DATA PROVIDED:
start
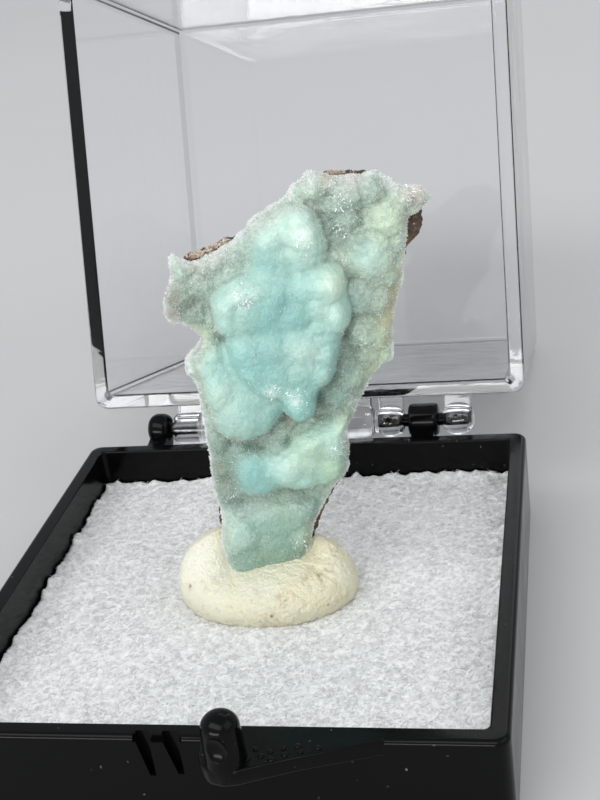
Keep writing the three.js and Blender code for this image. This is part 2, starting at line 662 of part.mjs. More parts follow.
/** Height of the putty above the foam: low in front of the stone, high at its sides and behind it. */
function puttyCrest(x, y) {
  const step = THREE.MathUtils.smoothstep;
  const [dx, dy] = [x - specimenPlace.x, y - specimenPlace.y];
  const across = dx * Math.cos(specimenYaw) + dy * Math.sin(specimenYaw);
  const out = dx * Math.sin(specimenYaw) - dy * Math.cos(specimenYaw);
  const side = puttyLeft + (puttyRight - puttyLeft) * step(across, -2.5, 3.0);
  const beside = step(-across, 2.0, 4.0) + step(across, 2.8, 4.8);
  const near = 1.35 + 1.2 * beside;
  const back = 1 - step(out, near - 1.6 - 0.8 * beside, near);
  const flank = 1.3 * step(-across, 1.9, 3.6) + 0.35 * step(across, -1.0, 3.2) + 0.9 * step(across, 2.8, 4.6);
  const lip = puttyLip + flank;
  return lip + (side - lip) * back;
}

/** A thumbed lump of putty with the pocket that the specimen's foot stands in. */
function puttyGeometry() {
  const around = 40;
  const lowRows = 3;
  const highRows = 12;
  const lowestBow = Math.asin((softGap - puttyBulge) / puttyUndercut);
  const positions = [];
  const faces = [];
  for (let j = 0; j < lowRows + highRows; j++) {
    for (let i = 0; i < around; i++) {
      const a = (2 * Math.PI * i) / around;
      const reach = puttyReach(a);
      let [out, rise] = [reach, puttyBulge];
      if (j < lowRows) {
        const bow = lowestBow * (1 - j / lowRows);
        out -= puttyTuck * (1 - Math.cos(bow));
        rise += puttyUndercut * Math.sin(bow);
      } else {
        const share = Math.cos(((Math.PI / 2) * (j - lowRows)) / highRows);
        out *= share;
        const crest = puttyCrest(puttyCentre.x + out * Math.cos(a), puttyCentre.y + out * Math.sin(a));
        rise += (crest - puttyBulge) * Math.sqrt(1 - share ** 3.1);
      }
      positions.push(puttyCentre.x + out * Math.cos(a), puttyCentre.y + out * Math.sin(a), foamTop + rise);
    }
  }
  for (let j = 0; j < lowRows + highRows - 1; j++) {
    for (let i = 0; i < around; i++) {
      const a = j * around + i;
      const b = j * around + ((i + 1) % around);
      faces.push(a, b, b + around, a, b + around, a + around);
    }
  }
  const bottom = positions.length / 3;
  const last = bottom - around;
  positions.push(puttyCentre.x, puttyCentre.y, foamTop + softGap);
  positions.push(puttyCentre.x, puttyCentre.y, foamTop + puttyCrest(puttyCentre.x, puttyCentre.y));
  for (let i = 0; i < around; i++) {
    const next = (i + 1) % around;
    faces.push(bottom, next, i);
    faces.push(bottom + 1, last + i, last + next);
  }
  const geometry = new THREE.BufferGeometry();
  geometry.setAttribute('position', new THREE.Float32BufferAttribute(positions, 3));
  geometry.setIndex(faces);

  const foot = crustEdge.filter(([, y]) => y < 3.2);
  const low = [
    Math.min(...foot.map((p) => p[0])) - softGap,
    Math.min(...foot.map((p) => p[1])) - softGap,
    -softGap - matrixThickness - 0.7,
  ];
  const high = [puttyPocket.right, 12, puttyPocket.front];
  const pocket = new THREE.BoxGeometry(1, 1, 1);
  pocket.translate(0.5, 0.5, 0.5);
  pocket.scale(high[0] - low[0], high[1] - low[1], high[2] - low[2]);
  pocket.translate(...low);
  pocket.applyMatrix4(specimenFrame);
  return geometryOf(solidOf(geometry).subtract(solidOf(pocket)));
}

// ---------------------------------------------------------------- assembly

function named(name, geometry, colour, roughness) {
  const material = new THREE.MeshStandardMaterial({ color: colour, roughness, metalness: 0 });
  const mesh = new THREE.Mesh(geometry, material);
  mesh.name = name;
  return mesh;
}

const displayBox = new THREE.Group();
displayBox.add(named('tray', trayGeometry(), 0x0b0c0d, 0.18));
displayBox.add(named('foam_pad', foamGeometry(), 0xe4e6e8, 0.9));
displayBox.add(named('putty', puttyGeometry(), 0xe9e2cc, 0.75));

const hinge = new THREE.Group();
hinge.position.set(0, hingeAxis.y, hingeAxis.z);
hinge.rotation.x = -lidRestAngle;
const lid = named('lid', lidGeometry(), 0xf4f6f8, 0.05);
lid.material.transparent = true;
lid.material.opacity = 0.3;
hinge.add(lid);
displayBox.add(hinge);

const specimen = new THREE.Group();
specimen.applyMatrix4(specimenFrame);
specimen.add(named('hemimorphite_crust', crustGeometry(), 0xa9cfc6, 0.35));
specimen.add(named('limonite_matrix', matrixGeometry(), 0x5a4636, 0.9));
displayBox.add(specimen);

export default displayBox;
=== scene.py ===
import math

import bmesh
import bpy
import numpy as np
from mathutils import Matrix, Vector


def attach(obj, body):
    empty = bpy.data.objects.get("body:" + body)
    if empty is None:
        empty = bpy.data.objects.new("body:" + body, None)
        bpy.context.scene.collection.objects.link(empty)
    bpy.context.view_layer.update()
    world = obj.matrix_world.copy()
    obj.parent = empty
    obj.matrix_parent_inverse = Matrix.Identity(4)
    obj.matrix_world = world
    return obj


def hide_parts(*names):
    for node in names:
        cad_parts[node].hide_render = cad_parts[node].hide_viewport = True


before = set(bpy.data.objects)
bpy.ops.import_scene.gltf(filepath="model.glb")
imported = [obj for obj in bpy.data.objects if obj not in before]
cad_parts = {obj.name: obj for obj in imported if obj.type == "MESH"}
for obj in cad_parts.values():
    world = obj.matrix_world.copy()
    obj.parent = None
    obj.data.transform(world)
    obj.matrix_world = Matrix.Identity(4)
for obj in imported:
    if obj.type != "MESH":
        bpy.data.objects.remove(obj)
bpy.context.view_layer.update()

# Shapes are worked out in millimetres, +Z up, and made metres when their mesh is built.
mm = 0.001

camera = {
    "place": (21.48, -69.15, 52.25),
    "target": (4.26, 1.0, 17.94),
    "roll": -8.34,  # degrees
    "lens": 58.5,
    "sensor": 36.0,
    "clip": (0.001, 20),  # metres
}


def addObject(name, data):
    made = bpy.data.objects.new(name, data)
    bpy.context.scene.collection.objects.link(made)
    return made


# At a place and turned to look at a target
def aimed(place, target, unit=1):
    way = Vector(target) - Vector(place)
    return Matrix.Translation(Vector(place) * unit) @ way.to_track_quat("-Z", "Y").to_matrix().to_4x4()


def setCamera():
    data = bpy.data.cameras.new("camera")
    data.sensor_fit = "AUTO"
    data.sensor_width = camera["sensor"]
    data.lens = camera["lens"]
    data.clip_start, data.clip_end = camera["clip"]
    shooter = addObject("camera", data)
    roll = Matrix.Rotation(math.radians(camera["roll"]), 4, "Z")
    shooter.matrix_world = aimed(camera["place"], camera["target"], mm) @ roll
    bpy.context.scene.camera = shooter


setCamera()
print("camera set")

weldReach = 0.003  # closes the slivers that joining pieces can leave
creaseAngle = 32  # degrees, edges sharper than this stay sharp


def meshObject(name, points, faces, scale=mm):
    mesh = bpy.data.meshes.new(name)
    mesh.from_pydata([[c * scale for c in p] for p in points], [], faces)
    mesh.update()
    return addObject(name, mesh)


# Runs change on the piece's mesh, opened for editing
def editMesh(piece, change):
    edit = bmesh.new()
    edit.from_mesh(piece.data)
    change(edit)
    edit.to_mesh(piece.data)
    edit.free()
    piece.data.update()
    return piece


def faceOutwards(piece):
    def change(edit):
        bmesh.ops.remove_doubles(edit, verts=edit.verts, dist=1e-7)
        bmesh.ops.recalc_face_normals(edit, faces=edit.faces)

    return editMesh(piece, change)


def weld(edit):
    bmesh.ops.remove_doubles(edit, verts=edit.verts, dist=weldReach * mm)


# The piece's mesh as its modifiers leave it
def evaluatedMesh(piece):
    bpy.context.view_layer.update()
    graph = bpy.context.evaluated_depsgraph_get()
    return bpy.data.meshes.new_from_object(piece.evaluated_get(graph))


def applyModifiers(piece):
    mesh = evaluatedMesh(piece)
    piece.modifiers.clear()
    old = piece.data
    piece.data = mesh
    bpy.data.meshes.remove(old)
    return piece


# Joins or cuts two closed pieces and removes the second one
def combine(piece, other, operation):
    tool = piece.modifiers.new("combine", "BOOLEAN")
    tool.operation = operation
    tool.solver = "EXACT"
    tool.object = other
    applyModifiers(piece)
    bpy.data.objects.remove(other)
    return piece


# Moves the mesh, not the object. The matrix is in metres
def placeMesh(piece, matrix):
    piece.data.transform(matrix)
    piece.data.update()
    return piece


def shiftBy(x, y, z):
    return Matrix.Translation(Vector((x, y, z)) * mm)


def shadeSmooth(piece):
    piece.data.shade_smooth()
    piece.data.set_sharp_from_angle(angle=math.radians(creaseAngle))
    tool = piece.modifiers.new("normals", "WEIGHTED_NORMAL")
    tool.keep_sharp = True
    tool.weight = 90
    return applyModifiers(piece)


def give(piece, material):
    piece.data.materials.clear()
    piece.data.materials.append(material)
    return piece


# The quads between two rings of points, from their first numbers
def band(low, high, count):
    return [(low + i, low + (i + 1) % count, high + (i + 1) % count, high + i) for i in range(count)]


# A closed skin through rings of equal length, with a flat cap at both ends
def loft(name, rings):
    count = len(rings[0])
    points = [p for ring in rings for p in ring]
    faces = []
    for k in range(len(rings) - 1):
        faces += band(k * count, (k + 1) * count, count)
    faces.append(tuple(reversed(range(count))))
    faces.append(tuple(range(len(points) - count, len(points))))
    return faceOutwards(meshObject(name, points, faces))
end
YOUR TASK:
Repeat, character for character, the lines of the material above from the line with "imported = [obj" through the line with "return made".

FINISHED TASK:
imported = [obj for obj in bpy.data.objects if obj not in before]
cad_parts = {obj.name: obj for obj in imported if obj.type == "MESH"}
for obj in cad_parts.values():
    world = obj.matrix_world.copy()
    obj.parent = None
    obj.data.transform(world)
    obj.matrix_world = Matrix.Identity(4)
for obj in imported:
    if obj.type != "MESH":
        bpy.data.objects.remove(obj)
bpy.context.view_layer.update()

# Shapes are worked out in millimetres, +Z up, and made metres when their mesh is built.
mm = 0.001

camera = {
    "place": (21.48, -69.15, 52.25),
    "target": (4.26, 1.0, 17.94),
    "roll": -8.34,  # degrees
    "lens": 58.5,
    "sensor": 36.0,
    "clip": (0.001, 20),  # metres
}


def addObject(name, data):
    made = bpy.data.objects.new(name, data)
    bpy.context.scene.collection.objects.link(made)
    return made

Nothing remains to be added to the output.